La notion de possession ne souffre toutefois pas le faux-semblant. Elle relève du concret et ne peut se concilier avec une pétition de principe. Elle implique au moins, qu'au départ, le peuple ait la réelle jouissance des pouvoirs de gouvernement et que, s'il y renonce en tout ou partie, il le fasse librement, en connaissance de cause. Exprimée au temps présent : « le peuple possède les pouvoirs de gouvernement », elle exclut la possibilité d'une aliénation totale, permanente et irréversible. L'usage peut se déléguer, pas la propriété. On ne saurait se contenter d'un Contrat Social supposé, passé dans des temps immémoriaux, et l'engagement pour l'éternité à renoncer à toute jouissance directe.
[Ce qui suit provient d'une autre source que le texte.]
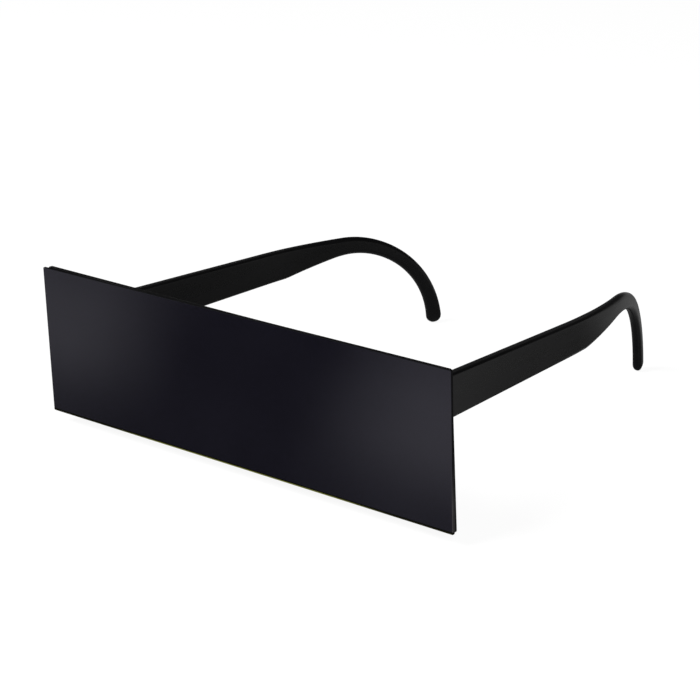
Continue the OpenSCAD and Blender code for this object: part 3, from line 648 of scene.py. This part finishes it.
def sweep_tree():
    """The rule that every temple follows: a rounded section at each station, bent inwards behind the head."""
    tree = bpy.data.node_groups.new("temple_sweep", "GeometryNodeTree")
    sockets = tree.interface
    sockets.new_socket("Geometry", in_out="INPUT", socket_type="NodeSocketGeometry")
    sockets.new_socket("Stations", in_out="INPUT", socket_type="NodeSocketInt")
    sockets.new_socket("Corner Steps", in_out="INPUT", socket_type="NodeSocketInt")
    for name in ("Middle At Panel", "Toe In", "Bend From", "Bend Radius", "Bend End", "Support Gap", "Side"):
        sockets.new_socket(name, in_out="INPUT", socket_type="NodeSocketFloat")
    sockets.new_socket("Material", in_out="INPUT", socket_type="NodeSocketMaterial")
    sockets.new_socket("Geometry", in_out="OUTPUT", socket_type="NodeSocketGeometry")
    given = tree.nodes.new("NodeGroupInput").outputs
    spine, steps, side = given["Geometry"], given["Corner Steps"], given["Side"]

    def math_node(operation, *values):
        return calc(tree, operation, *values)

    per = math_node("ADD", steps, 3)
    ring = math_node("ADD", math_node("MULTIPLY", per, 4), 1)
    grid = add(tree, "GeometryNodeMeshGrid", {"Vertices X": given["Stations"], "Vertices Y": ring})
    index = add(tree, "GeometryNodeInputIndex").outputs[0]
    row = math_node("FLOOR", math_node("DIVIDE", math_node("ADD", index, 0.5), ring))
    k = math_node("SUBTRACT", index, math_node("MULTIPLY", row, ring))
    corner = math_node("FLOOR", math_node("DIVIDE", math_node("ADD", k, 0.5), per))
    step = math_node("SUBTRACT", k, math_node("MULTIPLY", corner, per))
    share = math_node("DIVIDE", math_node("SUBTRACT", step, 1), steps)
    share = math_node("MINIMUM", math_node("MAXIMUM", share, 0), 1)
    angle = math_node("MULTIPLY", math_node("ADD", corner, share), math.pi / 2)
    facing = math_node("MULTIPLY", math_node("ADD", corner, 0.5), math.pi / 2)
    after = math_node("MAXIMUM", math_node("SUBTRACT", step, math_node("ADD", steps, 1)), 0)
    before = math_node("MAXIMUM", math_node("SUBTRACT", 1, step), 0)

    def at_station(name, kind="FLOAT"):
        if name == "position":
            field = add(tree, "GeometryNodeInputPosition").outputs[0]
        else:
            field = add(tree, "GeometryNodeInputNamedAttribute", {"Name": name}, data_type=kind).outputs[0]
        return add(tree, "GeometryNodeSampleIndex", {"Geometry": spine, "Value": field, "Index": row},
                   data_type=kind).outputs[0]

    hh, hw, radius = at_station("half_height"), at_station("half_width"), at_station("edge_radius")
    flat = math_node("SUBTRACT", math_node("MINIMUM", hh, hw), radius)
    reach = math_node("MINIMUM", given["Support Gap"], math_node("MULTIPLY", flat, 0.5))
    reach = math_node("MULTIPLY", reach, math_node("SUBTRACT", after, before))
    cos_a, sin_a = math_node("COSINE", angle), math_node("SINE", angle)
    wide = math_node("MULTIPLY", math_node("SIGN", math_node("COSINE", facing)),
                     math_node("SUBTRACT", hw, radius))
    tall = math_node("MULTIPLY", math_node("SIGN", math_node("SINE", facing)),
                     math_node("SUBTRACT", hh, radius))
    out = math_node("ADD", wide, math_node("SUBTRACT", math_node("MULTIPLY", radius, cos_a),
                                           math_node("MULTIPLY", reach, sin_a)))
    up = math_node("ADD", tall, math_node("ADD", math_node("MULTIPLY", radius, sin_a),
                                          math_node("MULTIPLY", reach, cos_a)))
    rise = add(tree, "ShaderNodeVectorMath", {0: at_station("rise", "FLOAT_VECTOR"), "Scale": up},
               operation="SCALE")
    flat_place = add(tree, "ShaderNodeVectorMath",
                     {0: at_station("position", "FLOAT_VECTOR"), 1: rise.outputs[0]}, operation="ADD")
    y, z = add(tree, "ShaderNodeSeparateXYZ", {0: flat_place.outputs[0]}).outputs[1:3]
    toe, end, bend, radius_b = given["Toe In"], given["Bend End"], given["Bend From"], given["Bend Radius"]
    sin_toe, sin_end = math_node("SINE", toe), math_node("SINE", end)
    lean = math_node("ADD", sin_toe, math_node("DIVIDE", math_node("SUBTRACT", y, bend), radius_b))
    turn = math_node("ARCSINE", math_node("MINIMUM", math_node("MAXIMUM", lean, sin_toe), sin_end))
    arc_end = math_node("ADD", bend, math_node("MULTIPLY", radius_b, math_node("SUBTRACT", sin_end, sin_toe)))
    straight = math_node("MULTIPLY", math_node("MINIMUM", y, bend), math_node("TANGENT", toe))
    curved = math_node("MULTIPLY", radius_b, math_node("SUBTRACT", math_node("COSINE", toe),
                                                       math_node("COSINE", turn)))
    beyond = math_node("MULTIPLY", math_node("MAXIMUM", math_node("SUBTRACT", y, arc_end), 0),
                       math_node("TANGENT", end))
    middle = math_node("SUBTRACT", given["Middle At Panel"], math_node("ADD", straight,
                                                                       math_node("ADD", curved, beyond)))
    x = math_node("ADD", middle, math_node("MULTIPLY", out, math_node("COSINE", turn)))
    y = math_node("ADD", y, math_node("MULTIPLY", out, math_node("SINE", turn)))
    place = add(tree, "ShaderNodeCombineXYZ", {0: math_node("MULTIPLY", x, side), 1: y, 2: z}).outputs[0]
    mapped = add(tree, "GeometryNodeStoreNamedAttribute",
                 {"Geometry": grid.outputs["Mesh"], "Name": "UVMap", "Value": grid.outputs["UV Map"]},
                 data_type="FLOAT2", domain="CORNER")
    moved = add(tree, "GeometryNodeSetPosition", {"Geometry": mapped.outputs[0], "Position": place})
    closed = add(tree, "GeometryNodeMergeByDistance", {"Geometry": moved.outputs[0], "Distance": 0.0005 * MM})
    turned = add(tree, "GeometryNodeFlipFaces", {"Mesh": closed.outputs[0],
                                                 "Selection": math_node("GREATER_THAN", side, 0)})
    coated = add(tree, "GeometryNodeSetMaterial",
                 {"Geometry": turned.outputs[0], "Material": given["Material"]})
    real = add(tree, "GeometryNodeRealizeInstances", {"Geometry": coated.outputs[0]})
    add(tree, "NodeGroupOutput", {"Geometry": real.outputs[0]})
    return tree


temple_black = moulded_black("moulded_temple_black", (0.0013, 0.0013, 0.0015), (0.0023, 0.0023, 0.0027),
                             0.28, 0.46)
stations = temple_stations()
sweep = sweep_tree()
for left, node in ((False, "right_temple"), (True, "left_temple")):
    mesh = bpy.data.meshes.new(node + "_moulding")
    mesh.from_pydata([(0, s[0].x, s[0].y) for s in stations], [], [])
    for name, values in (("half_height", [s[2] for s in stations]), ("half_width", [s[3] for s in stations]),
                         ("edge_radius", [s[4] for s in stations])):
        mesh.attributes.new(name, "FLOAT", "POINT").data.foreach_set("value", values)
    rises = [part for s in stations for part in (0, s[1].x, s[1].y)]
    mesh.attributes.new("rise", "FLOAT_VECTOR", "POINT").data.foreach_set("vector", rises)
    temple = in_scene(node + "_moulding", mesh)
    grow = temple.modifiers.new("sweep", "NODES")
    grow.node_group = sweep
    values = {"Stations": len(stations), "Corner Steps": 8, "Middle At Panel": temple_x, "Toe In": toe_in,
              "Bend From": bend_from, "Bend Radius": bend_r, "Bend End": bend_end, "Support Gap": 0.35 * MM,
              "Side": -1.0 if left else 1.0, "Material": temple_black}
    for item in sweep.interface.items_tree:
        if item.in_out == "INPUT" and item.name in values:
            grow[item.identifier] = values[item.name]
    temple = settle(temple)
    temple = cut_hinge(temple, left, 1)
    smooth(temple)
    temple.data.materials.clear()
    temple.data.materials.append(temple_black)
    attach(temple, "left_arm" if left else "right_arm")
    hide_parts(node)

# The studio
# A large pale floor, two soft lights in front and above, and a dim room with a pale band low behind
# the object. The floor is white to the eye. What the glossy blacks mirror of it is dimmer, with painted light
# and shade.
floor_z = cad_box[0].z - 0.3 * MM
eye_white, eye_share = 1.12, 0.82
bm = bmesh.new()
bmesh.ops.create_grid(bm, x_segments=1, y_segments=1, size=60)
mesh = bpy.data.meshes.new("floor")
bm.to_mesh(mesh)
bm.free()
floor = in_scene("floor", mesh)
floor.location.z = floor_z
floor_white = bpy.data.materials.new("floor_white")
floor_white.use_nodes = True
tree = floor_white.node_tree
tree.nodes.clear()
place = add(tree, "ShaderNodeTexCoord").outputs["Object"]
axes = add(tree, "ShaderNodeSeparateXYZ", {0: place}).outputs
ray = add(tree, "ShaderNodeLightPath").outputs
seen = ray["Is Camera Ray"]
mirrored_ray = calc(tree, "MAXIMUM", ray["Is Glossy Ray"], ray["Is Transmission Ray"])
matt = add(tree, "ShaderNodeBsdfDiffuse", {"Color": (0.8, 0.8, 0.8, 1)}).outputs[0]


def ramp(value, start, end, low, high):
    """A soft rise or fall of brightness along the floor, between two places in mm."""
    return add(tree, "ShaderNodeMapRange", {"Value": value, "From Min": start * MM, "From Max": end * MM,
                                            "To Min": low, "To Max": high},
               interpolation_type="SMOOTHSTEP").outputs[0]


def distance(x, y):
    """How far a place on the floor is from one that is given in mm."""
    off_x, off_y = calc(tree, "SUBTRACT", axes[0], x * MM), calc(tree, "SUBTRACT", axes[1], y * MM)
    return calc(tree, "SQRT", calc(tree, "ADD", calc(tree, "POWER", off_x, 2), calc(tree, "POWER", off_y, 2)))


# The panel mirrors painted light on the floor, a pale patch at each side, which fades into painted shadow
# towards the object
to_left = calc(tree, "SUBTRACT", axes[0], calc(tree, "MULTIPLY", axes[1], 0.82))
to_right = calc(tree, "SUBTRACT", axes[0], calc(tree, "MULTIPLY", axes[1], 0.65))
sides = calc(tree, "ADD", ramp(to_left, -28, -92, 0, 0.43), ramp(to_right, 5, 68, 0, 0.6))
ahead = calc(tree, "MULTIPLY", sides, calc(tree, "MULTIPLY", ramp(axes[1], -5, -62, 0.26, 1),
                                           ramp(axes[1], -80, -114, 1, 0.8)))
# The temples mirror a floor with painted shade between the hooks, and painted light a little paler further
# out and behind
behind = ramp(distance(10, 140), 45, 135, 0, 0.16)
far = calc(tree, "MULTIPLY", ramp(axes[0], 50, 90, 0.17, 0.16), ramp(axes[1], 150, 205, 0, 1))
behind = calc(tree, "MAXIMUM", behind, calc(tree, "MULTIPLY", far, ramp(axes[0], 0, 30, 0, 1)))
# The back of the front mirrors painted light on the floor under the glasses, and the hooks a painted pool of
# light beside them
under = calc(tree, "MULTIPLY", ramp(axes[1], 66, 24, 0, 0.8),
             ramp(calc(tree, "ABSOLUTE", axes[0]), 80, 50, 0, 1))
beside = calc(tree, "MAXIMUM", ramp(distance(73, 135), 24, 6, 0, 0.6), ramp(axes[0], -30, -90, 0, 0.25))
behind = calc(tree, "MAXIMUM", behind, calc(tree, "MAXIMUM", under, beside))
behind = calc(tree, "MULTIPLY", behind, ramp(axes[1], -5, 25, 0, 1))
shade = calc(tree, "ADD", calc(tree, "ADD", ahead, behind), ramp(axes[1], 20, -10, 0.015, 0.078))
strength = calc(tree, "ADD", calc(tree, "MULTIPLY", seen, eye_white),
                calc(tree, "MULTIPLY", mirrored_ray, shade))
white = add(tree, "ShaderNodeEmission", {"Color": (1, 1, 1, 1), "Strength": strength}).outputs[0]
share = calc(tree, "ADD", calc(tree, "MULTIPLY", seen, eye_share), mirrored_ray)
mix = add(tree, "ShaderNodeMixShader", {0: share, 1: matt, 2: white}).outputs[0]
add(tree, "ShaderNodeOutputMaterial", {"Surface": mix})
floor.data.materials.append(floor_white)


def soft_box(name, place, watts, size):
    """A square soft light that looks at the object."""
    light = bpy.data.lights.new(name, "AREA")
    light.energy, light.size = watts, size
    lamp = in_scene(name, light)
    lamp.location = place
    lamp.rotation_euler = (Vector(place) - Vector((0, 0.06, 0))).to_track_quat("Z", "Y").to_euler()


soft_box("soft_box_left", (-0.6, -1.0, 1.3), 30, 0.9)
soft_box("soft_box_right", (1.1, -0.8, 0.9), 14, 0.7)

room_dim, band_bright = 0.035, 0.2
world = bpy.data.worlds.new("room")
world.use_nodes = True
bpy.context.scene.world = world
tree = world.node_tree
tree.nodes.clear()
ray = add(tree, "ShaderNodeLightPath").outputs
seen = calc(tree, "MAXIMUM", ray["Is Camera Ray"], ray["Is Transmission Ray"])
toward = add(tree, "ShaderNodeTexCoord").outputs["Generated"]
toward = add(tree, "ShaderNodeSeparateXYZ", {0: toward}).outputs
low_band = spread(tree, toward[2], band_bright, 0, 0.05, 0.2)
low_band = calc(tree, "MULTIPLY", low_band, spread(tree, toward[1], 0, 1, 0.1, 0.5))
strength = calc(tree, "MAXIMUM", seen, calc(tree, "ADD", room_dim, low_band))
room = add(tree, "ShaderNodeBackground", {"Color": (1, 1, 1, 1), "Strength": strength}).outputs[0]
add(tree, "ShaderNodeOutputWorld", {"Surface": room})

# The camera
# It stands at the photograph's angle, which was worked out from the panel's corners and the temples.
azimuth, elevation, roll = math.radians(40.907), math.radians(19.37), math.radians(-1.668)
target, camera_far = Vector((45.203, 0, 22.357)) * MM, 570.84 * MM
focal_px, picture_px, film_mm = 2080, 700, 36
back = Vector((math.sin(azimuth) * math.cos(elevation), -math.cos(azimuth) * math.cos(elevation),
               math.sin(elevation)))
level = Vector((math.cos(azimuth), math.sin(azimuth), 0))
rise = back.cross(level)
right = level * math.cos(roll) + rise * math.sin(roll)
upright = rise * math.cos(roll) - level * math.sin(roll)
lens = bpy.data.cameras.new("camera")
lens.sensor_width = film_mm
lens.lens = focal_px * film_mm / picture_px
camera = in_scene("camera", lens)
camera.matrix_world = Matrix.Translation(target + back * camera_far) @ Matrix(
    (right, upright, back)).transposed().to_4x4()
bpy.context.scene.camera = camera
bpy.context.scene.view_settings.view_transform = "Standard"
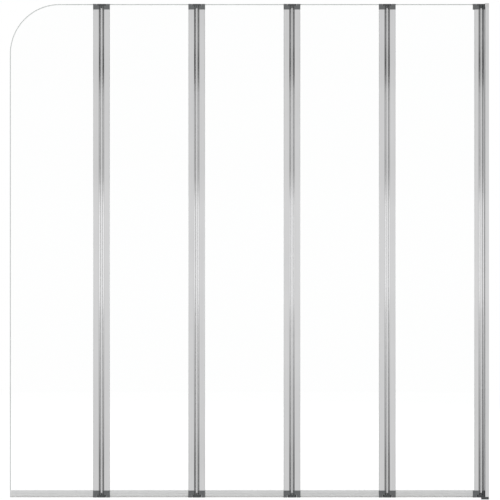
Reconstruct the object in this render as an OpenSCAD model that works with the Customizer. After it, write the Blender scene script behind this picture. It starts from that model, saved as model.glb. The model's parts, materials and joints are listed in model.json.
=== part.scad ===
// Folding bath screen: five clear glass panels in a row, held by a channel on the wall.
// Neighbouring panels are joined by hinges with two upright pivots each, so that the
// panels fold flat on one another. X points to the wall, Z up, and the wall face is x = 0.
// z = 0 is the lower end of the wall channel, and y = 0 the middle of the glass.

/* [Overall] */
// Length of the wall channel
wall_height = 1190; // [600:1:1800]
// Distance between the middles of neighbouring folding hinges
panel_pitch = 230; // [160:1:400]
// Distance from the wall hinge to the first folding hinge
first_pitch = 227; // [160:1:400]
// Distance from the last folding hinge to the free edge of the glass
last_reach = 221; // [140:1:400]
// Radius of the free upper corner of the glass
corner_r = 120; // [20:1:200]
// Height by which the panels end below the top of the wall channel
panel_top_step = 0.2; // [0.2:0.1:20]
// Height by which the panels hang below the lower end of the wall channel
panel_overhang = 1.9; // [0.5:0.1:3]

/* [Glass, gaskets and seals] */
// Thickness of the glass
glass_t = 4; // [3:0.5:5]
// Thickness of the gasket under the edge of the glass
gasket_floor = 1; // [0.6:0.1:1.2]
// Height of the soft bead by which the gasket stands out of its profile
gasket_bead = 0.3; // [0.2:0.1:0.4]
// Height of glass gripped by the bottom seal
seal_grip = 12.9; // [8:0.1:14]
// Wall thickness of the bottom seal
seal_wall = 1; // [0.7:0.1:1.2]
// Thickness of the seal between the glass and its bulb
seal_floor = 1.2; // [0.8:0.1:1.6]
// Outer diameter of the bulb that wipes the rim of the bath
bulb_d = 3.2; // [2.4:0.1:3.4]
// Height of the bulb above the underside of the end caps
bulb_step = 0.2; // [0:0.1:0.6]
// Wall thickness of that bulb
bulb_wall = 0.7; // [0.5:0.1:0.9]
// Radius of the drip bead along each side of the bottom seal
drip_r = 0.45; // [0.3:0.05:0.6]

/* [Edge profiles] */
// Thickness of the panel profiles, which is the diameter of their round nose
profile_t = 8.4; // [8.2:0.1:9.2]
// Distance from the pivot axis to the mouth that holds the glass
flange_reach = 13.1; // [12:0.05:30]
// The same distance on the profile beside the wall hinge
wall_flange_reach = 9.65; // [9.5:0.05:20]
// Thickness of the side walls of the profiles
side_wall = 1.2; // [1:0.1:1.3]
// Thickness of the web between pivot bore and glass pocket
web_t = 1; // [0.8:0.1:1.2]
// Depth of the lips that hold the gasket at the mouth
lip_depth = 1.2; // [0.8:0.1:1.6]
// Thickness of these lips, measured inwards from the side wall
lip_t = 0.35; // [0.2:0.05:0.5]
// Radius on the outer edges of the mouth
mouth_r = 0.5; // [0.3:0.1:0.8]

/* [Hinges] */
// Width of the bar between the two pivots
bar_w = 4.3; // [4:0.1:8]
// Wall thickness of that bar
bar_wall = 1; // [0.8:0.1:1.1]
// Radius on the corners of the bar
bar_corner = 0.4; // [0.2:0.1:0.8]
// Radius of the screw port in the middle of the bar
port_r = 1.25; // [1:0.05:1.4]
// Thickness of the bar between its screw port and its end pockets
port_wall = 0.75; // [0.6:0.05:0.8]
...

Notons que dans le "Vocabulaire technique et critique de la Philosophie" de la Société Française de Philosophie (André LALANDE, P.U.F., 1976), la définition donnée rejoint cette notion de possession, sous la forme réfléchie d'appartenance :
DEMOCRATIE , G. Demokratia ; D. Demokratie ; E. Democracy ; I. Democrazia .
A . Etat politique dans lequel la souveraineté appartient à la totalité des citoyens, sans distinction de naissance, de fortune ou de capacité.
DEGRE DE DEMOCRATIE D'UN REGIME POLITIQUE
On voit déjà ressortir que le caractère démocratique d'un régime est susceptible de varier amplement, selon que cette possession est purement de principe, plus ou moins déléguée ou exercée effectivement.
L'importance des pouvoirs de gouvernement institués, par rapport à tous ceux qui agissent sur la conduite – gouvernement au sens large –, de la société, joue dans le même sens, puisque ces pouvoirs sont ceux que possède, selon le facteur précédent, le peuple.
Enfin, au sein de celui-ci, les gens admis à posséder les pouvoirs en question, les citoyens reconnus, constituent une proportion plus ou moins grande de l'ensemble de la population et, d'évidence, la démocratisation va dans le sens de l'extension de ce peuple légal.
Voici donc trois paramètres principaux, trois facteurs, de valeur variable, d'une expression simple du degré de démocratie : la « Règle des trois P » (Peuple-Possession-Pouvoirs). Elle fournit, à défaut d'une valeur précise, une « grille » d'analyse, à trois critères de base, des régimes et idéologies politiques.
ON EN DEDUIT QUE :
TOUT CE QUI PERMET AU PEUPLE LE PLUS LARGE, D'EXERCER LE PLUS POSSIBLE, LES POUVOIRS DE GOUVERNEMENT LES PLUS ETENDUS, EST DEMOCRATIQUE.
TOUT CE QUI LIMITE LE PEUPLE LEGAL, L'IMPORTANCE DES POUVOIRS DE GOUVERNEMENT, AU REGARD DE TOUS CEUX QUI INFLUENT SUR LA CONDUITE DE LA SOCIETE, ET LEUR EXERCICE PAR LE PEUPLE, PORTE ATTEINTE A LA DEMOCRATIE.